The crowning glory of stupidity comes in the form of "The Dreadnought", an 18-wheeler carrying as much firepower as, well, HMS Dreadnought. It takes all of about five seconds to realize the utter pointlessness of having this-- in an event where it's "every man for himself", why introduce something which can only be defeated through combined effort and trickery?
In fact, this movie does this throughout-- in racing terms, it's called "hitting your marks". Brake at a certain point, turn a certain amount at a certain point, accelerate at a certain point, and repeat as necessary until the checkered flag waves. This is fine, but it has one salient flaw-- it allows one to hold one's position, nothing more; and if one is in the back of the pack, one is not going to lead by doing this.

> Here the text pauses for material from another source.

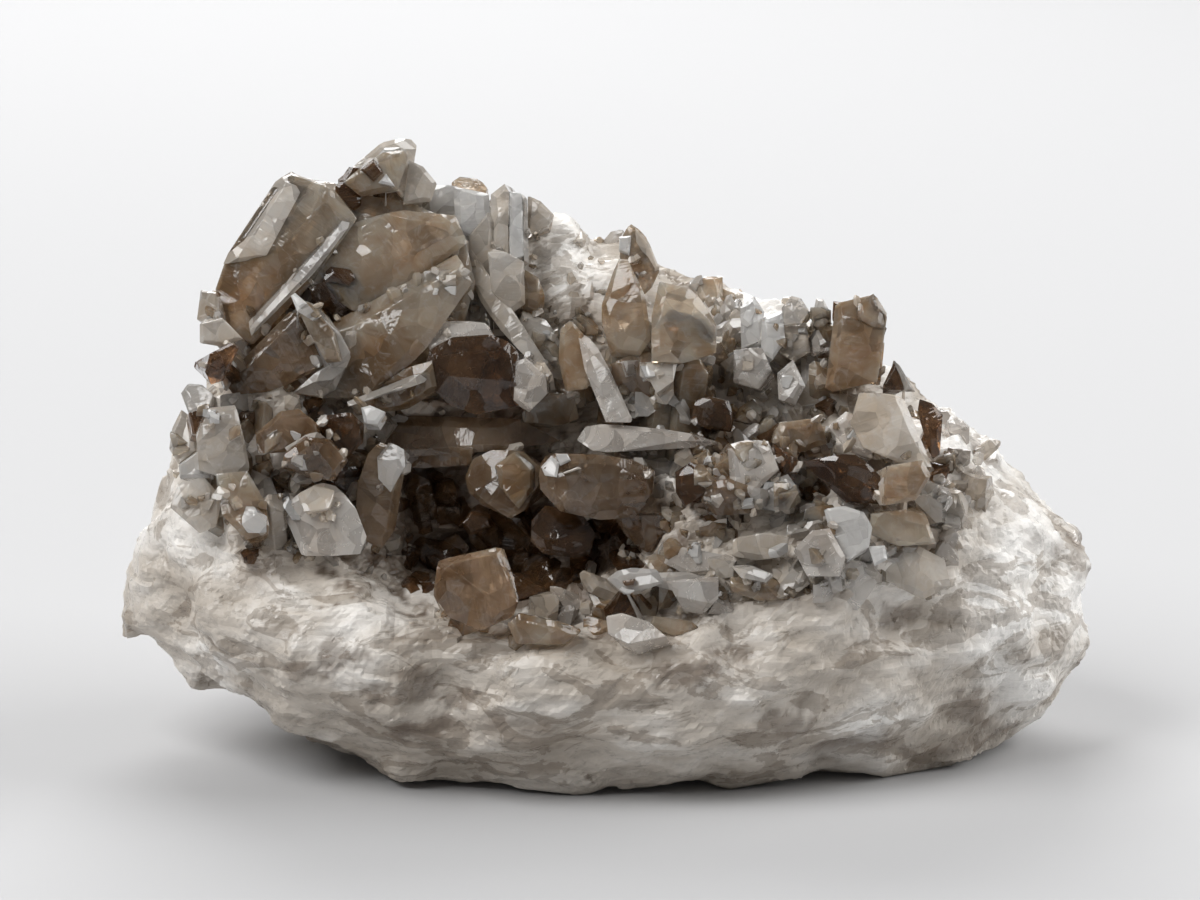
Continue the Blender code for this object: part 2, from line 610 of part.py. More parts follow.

And this is where Death Race truly fails. When Corman made his flick, he knew he had a bad movie on his hands. What did he do? He made it a farce-- over-the-top characters, over-the-top acting, over-the-top plot, and so on. At no point did Death Race 2000 ever take itself seriously (three words: "French Air Force"). Anderson tried to make his version serious and edgy; what he created was a vulgar, violent, stupid mess. I like cars, I like auto racing, and I've been playing Car Wars since Haring was a corporal; and yet, I must rate this flick a dead-solid Avoid.